TASK DATA:
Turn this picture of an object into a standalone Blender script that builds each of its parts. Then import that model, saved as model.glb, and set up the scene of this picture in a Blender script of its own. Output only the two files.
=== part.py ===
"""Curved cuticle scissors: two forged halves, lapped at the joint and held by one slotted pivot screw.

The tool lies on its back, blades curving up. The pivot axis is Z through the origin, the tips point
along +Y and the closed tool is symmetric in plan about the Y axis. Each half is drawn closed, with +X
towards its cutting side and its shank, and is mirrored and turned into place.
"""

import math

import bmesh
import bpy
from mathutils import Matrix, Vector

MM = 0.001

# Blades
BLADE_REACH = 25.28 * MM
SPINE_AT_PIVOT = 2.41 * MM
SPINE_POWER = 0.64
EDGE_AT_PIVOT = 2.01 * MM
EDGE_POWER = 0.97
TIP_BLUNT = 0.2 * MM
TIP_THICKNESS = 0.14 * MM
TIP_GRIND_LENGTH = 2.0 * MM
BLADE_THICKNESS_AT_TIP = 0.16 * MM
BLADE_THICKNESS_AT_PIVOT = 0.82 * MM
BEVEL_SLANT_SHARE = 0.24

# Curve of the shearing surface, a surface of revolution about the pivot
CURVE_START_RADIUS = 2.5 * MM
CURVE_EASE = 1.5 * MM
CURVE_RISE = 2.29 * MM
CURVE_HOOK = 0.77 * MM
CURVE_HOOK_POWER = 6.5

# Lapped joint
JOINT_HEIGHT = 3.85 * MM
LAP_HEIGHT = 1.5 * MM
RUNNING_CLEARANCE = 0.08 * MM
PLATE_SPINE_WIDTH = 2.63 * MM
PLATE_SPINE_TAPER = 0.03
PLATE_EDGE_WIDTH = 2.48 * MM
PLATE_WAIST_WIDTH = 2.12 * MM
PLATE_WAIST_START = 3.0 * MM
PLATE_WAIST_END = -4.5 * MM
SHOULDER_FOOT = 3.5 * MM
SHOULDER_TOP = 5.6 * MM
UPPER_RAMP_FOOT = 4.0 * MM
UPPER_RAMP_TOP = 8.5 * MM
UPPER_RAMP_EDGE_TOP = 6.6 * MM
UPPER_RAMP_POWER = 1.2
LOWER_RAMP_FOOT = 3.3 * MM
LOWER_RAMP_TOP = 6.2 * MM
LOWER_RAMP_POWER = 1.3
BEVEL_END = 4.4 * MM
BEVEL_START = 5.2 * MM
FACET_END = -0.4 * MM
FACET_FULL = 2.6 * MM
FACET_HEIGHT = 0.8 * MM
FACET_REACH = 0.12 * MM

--

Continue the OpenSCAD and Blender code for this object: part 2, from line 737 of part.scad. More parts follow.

WHAT THIS TASK INVOLVES: Print exactly the run of lines that starts at the line with "Turn this picture" and ends at the line with "slotted pivot screw.". Leave out every other line.

TASK SOLUTION:
Turn this picture of an object into a standalone Blender script that builds each of its parts. Then import that model, saved as model.glb, and set up the scene of this picture in a Blender script of its own. Output only the two files.
=== part.py ===
"""Curved cuticle scissors: two forged halves, lapped at the joint and held by one slotted pivot screw.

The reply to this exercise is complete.